Let’s be serious – there can be no excuse for the Socceroos not beating UAE in their AFC Cup semi-final on Tuesday night.

UAE shouldn’t even be there. Japan should be, but the defending champion blew it in its quarter-final against UAE and the opposition took advantage.

After the group stage of the tournament was completed, ACRO tipped Japan to go on and win it from there. It wasn’t rocket science – the Japanese looked the best team.

But, at the same time, ACRO pointed out Japan had an issue with its accuracy when shooting, saying: “That is the main thing that stands in the way of the Japanese team taking the title – it is not the greatest finisher.”

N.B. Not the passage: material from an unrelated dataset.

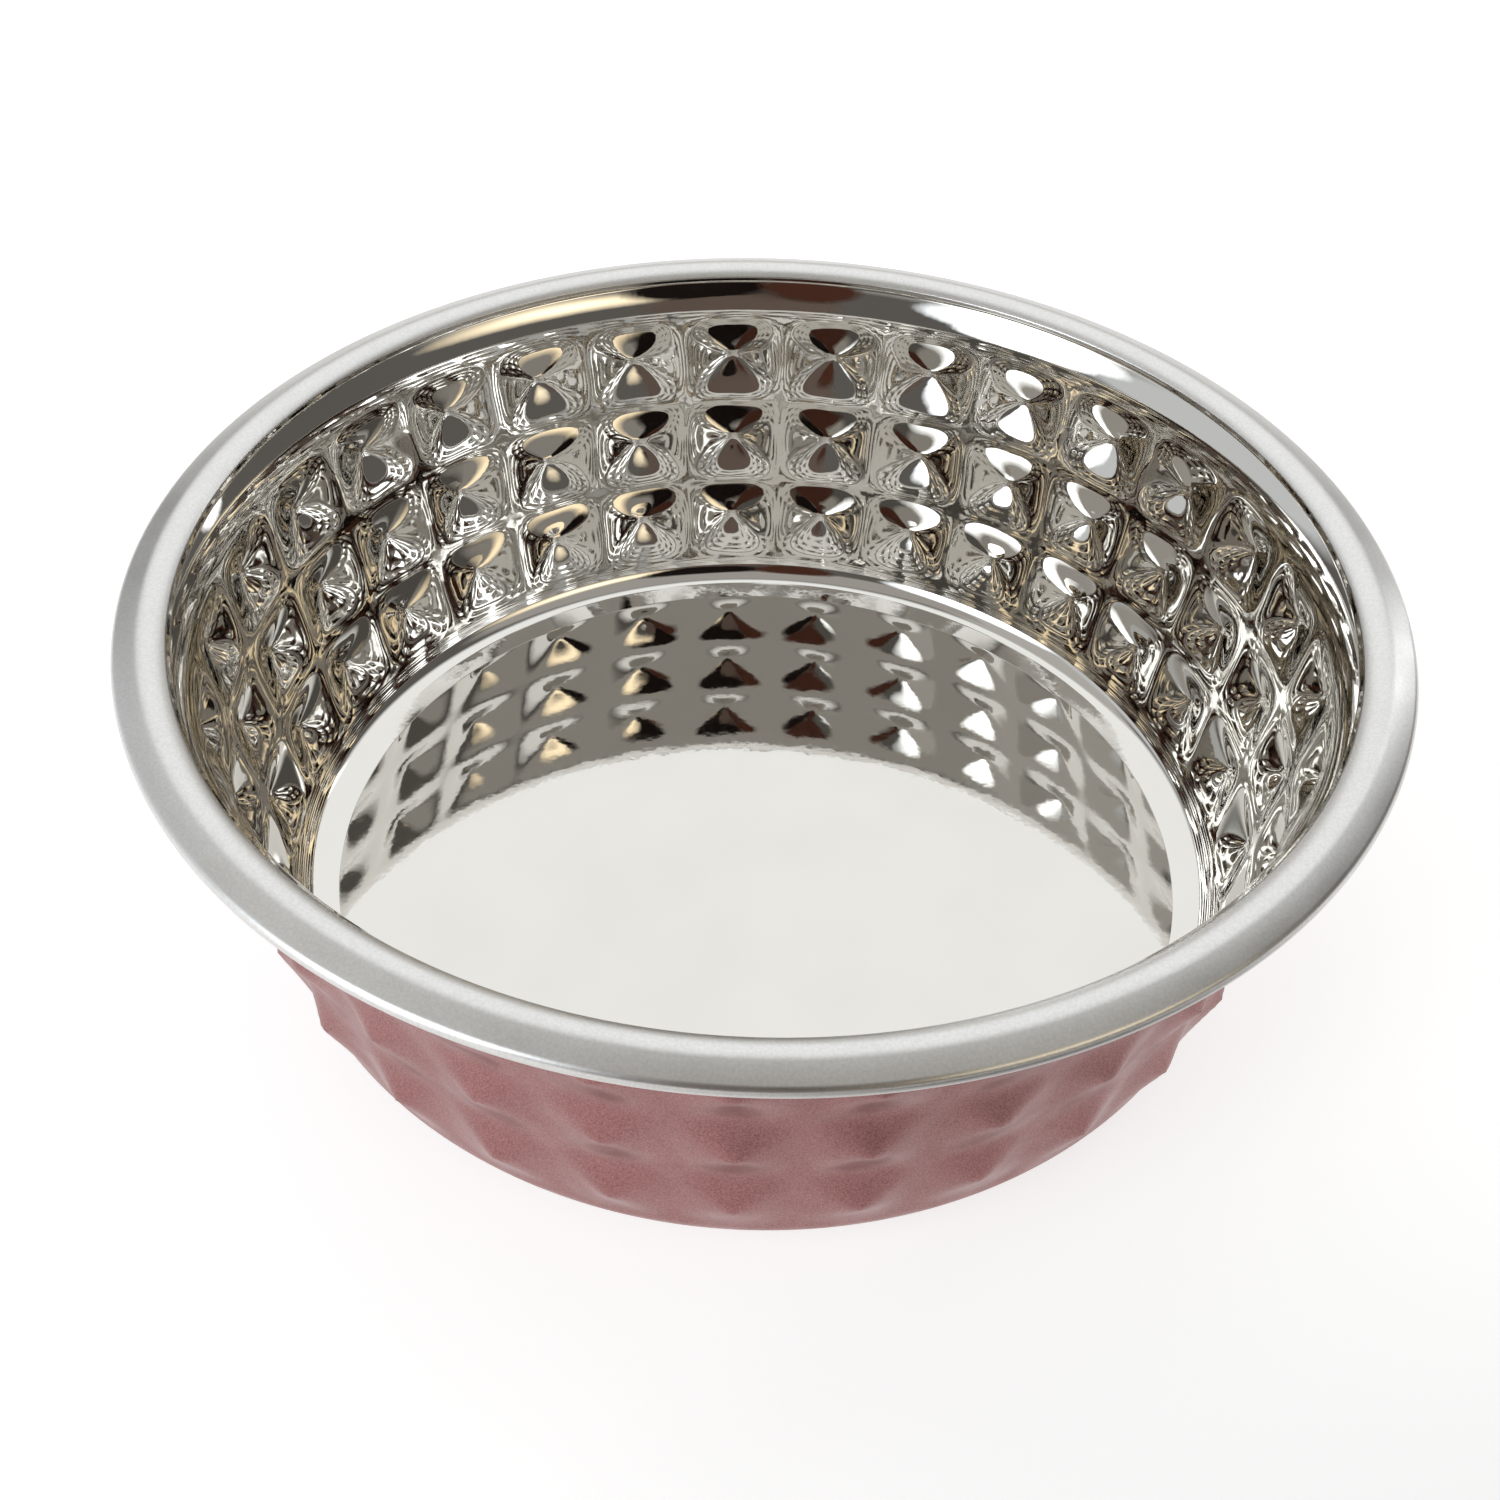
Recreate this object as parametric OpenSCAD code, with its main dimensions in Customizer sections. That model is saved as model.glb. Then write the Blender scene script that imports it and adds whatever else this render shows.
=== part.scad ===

Japan got even worse in front of goal against UAE. Even as flat as Japan strangely looked in general play for much of the match, it still should have won it in normal time.

UAE took the lead in the seventh minute and Japan didn’t equalise until the 81st. Japan could have still easily won the game late in normal time, but wasted a couple of the best chances it had all night.

The 30 minutes of extra-time went scoreless and UAE advanced by winning a penalty shootout. It said it all about Japan that it was finally eliminated as a result of not being good enough in that most basic of one-on-one situations.

Statistics taken from the official AFC Asian Cup website show Japan had 35 shots at goal in the match, eight of which were on target and 12 were blocked. UAE had three shots – two on target and one blocked. Yet the two teams came up with the same number of goals.

Japan had a shot accuracy percentage (excluding blocked shots) of 34.8 per cent, as opposed to UAE’s 100 per cent.
That’s football. It’s all about taking chances and if you don’t take your chances you’ve got no-one to blame but yourself for the result.

The Socceroos are the hot favourites now – not just to win this match, but the tournament.

They are a better team than UAE. They will create more chances and take more shots at goal than the opposition. It’s whether they can capitalise on opportunities and take control of the game that is the question.

If they don’t, they risk going the same way as Japan.